6) Shadow P-states, first introduced on Bristol Ridge
By combining information from BTC, reliability tracker and AVFS, the SMU actually calculate the highest feasible p-state in the current conditions, giving an average boost of 100MHz. This means that Bristol Ridge, if the conditions are favorable, can maintain a higher boost state that would be maintained under the same load by a previous architecture.
7) STAPM, first introduced on Mullins, available on Bristol Ridge too
This technology models the actual cooling system and calculates the skin temperature of a portable device, from the actual power drawn, filtered to smooth peaks and so allowing them for a short periods. This allows to use a higher power in temperature constrained environments.
Now let's talk of Ryzen. We can suppose that it has all these features. XFR is not too much far from Bristol Ridge's shadow p-states. The only difference is that XFR should go in 25MHz increments, and not be bound to p-states and thus it doesn't have any upper limits. The SMU calculates the VFTs and if the current power drawn is under the TDP limit, the temperature is under the limit and the needed Vcore is under the current calculated Vmax, the frequency increase is acknowledged. If any of these conditions are not met, the frequency is decreased until they are met. The temperature can probably be measured in multiple spots and the maximum is used. This can limit the single core boost to safe levels, in which the TDP limit is not met, but the core is too hot. Better cooler will help to raise the actual frequency at which this happens.
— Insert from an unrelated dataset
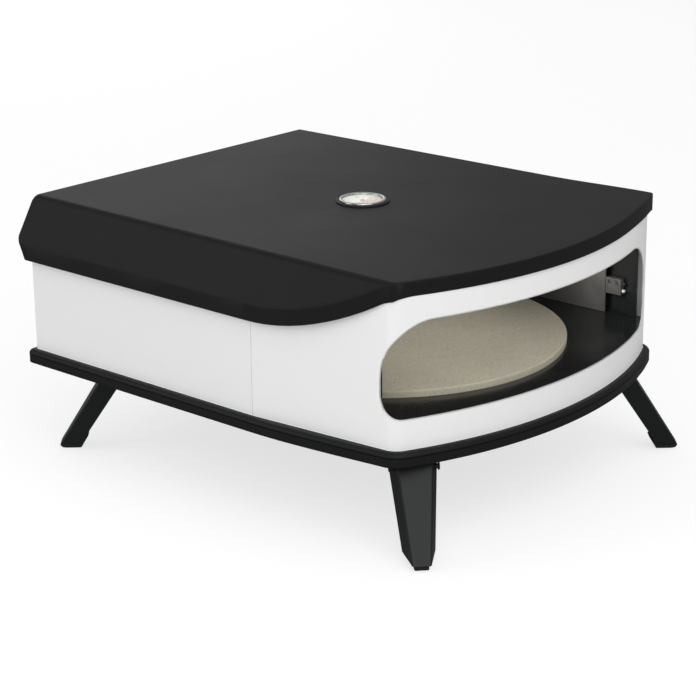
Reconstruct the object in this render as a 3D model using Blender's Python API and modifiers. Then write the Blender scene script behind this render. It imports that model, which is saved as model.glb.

From these information, we could guess that XFR is a powerful automatic clocking technology, that will render hard to do better with traditional overclock. Just raise TDP and temperature limits, put a good cooler and let Ryzen clock itself higher. The only other knobs, beside TDP and temperature limits, that we foresee are Vmax offset, to allow higher Vcore and guard band relaxing on the statistics collected to calculate the VFTs. But those knobs are at your own risk. We don't know what things will be configurable by the users, but XFR seems an interesting tool to squeeze the maximum from the hardware.